Alternative Methods for Treating Boiler Water: How Do Filming Amines Perform To Inhibit Corrosion?
By Daniel M. Cicero
This article is a progress report about research at a power station to test alternative methods for treating boiler water with filming amines. It follows on from an article published in February 2016. In part, it examines these power industry trends:
- Traditionally base-loaded plants have continued to cycle more frequently.
- No industry-wide changes or guidance have come out regarding how plants should handle outages of intermediate duration.
- Environmental, operational and financial pressures have continued to drive the search for ways to reduce wear-and-tear on older units to keep them viable in today’s power market.
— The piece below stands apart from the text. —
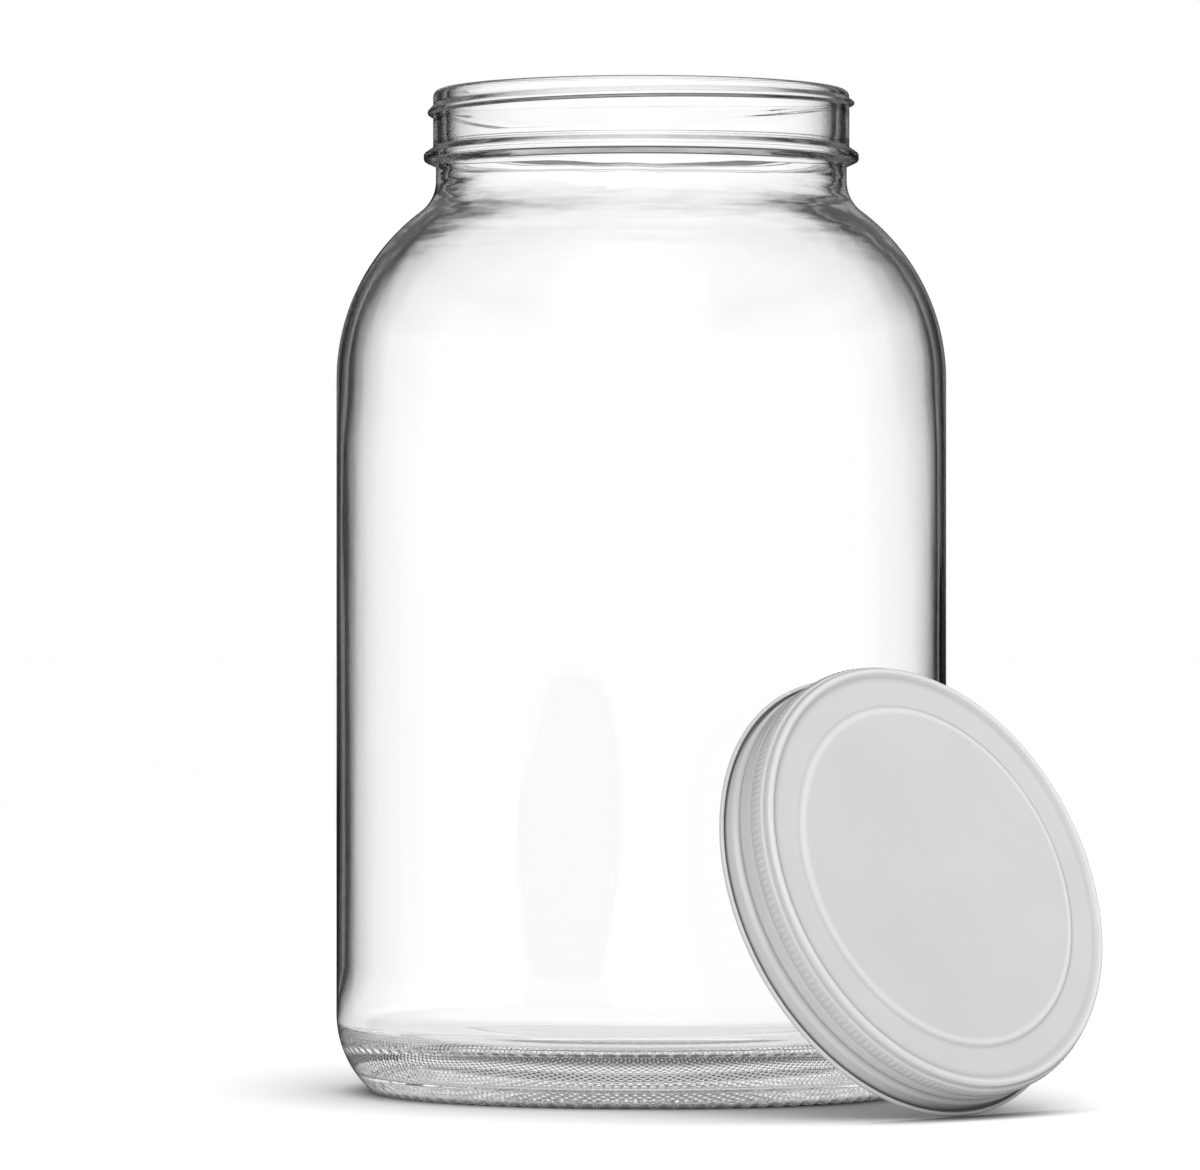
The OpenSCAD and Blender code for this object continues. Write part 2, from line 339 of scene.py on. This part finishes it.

These industry trends have forced utilities to address old problems in new ways. Oxygen corrosion is common in cycling units. As components cool, they draw a vacuum, introducing air into the system. Even if components are drained, they still present a perfect environment for oxygen corrosion. The result: degradation of the components and the presence of corrosion products in the steam cycle.
The easiest solution would be to simply base load all the power plants. That’s also the least practical solution. The trend toward more cyclical operation shows no indication of slowing down; the need to protect power plants operating cyclically will continue. This article discusses a chemical corrosion inhibition approach that has shown promise in mitigating the effects of cyclical boiler system operation.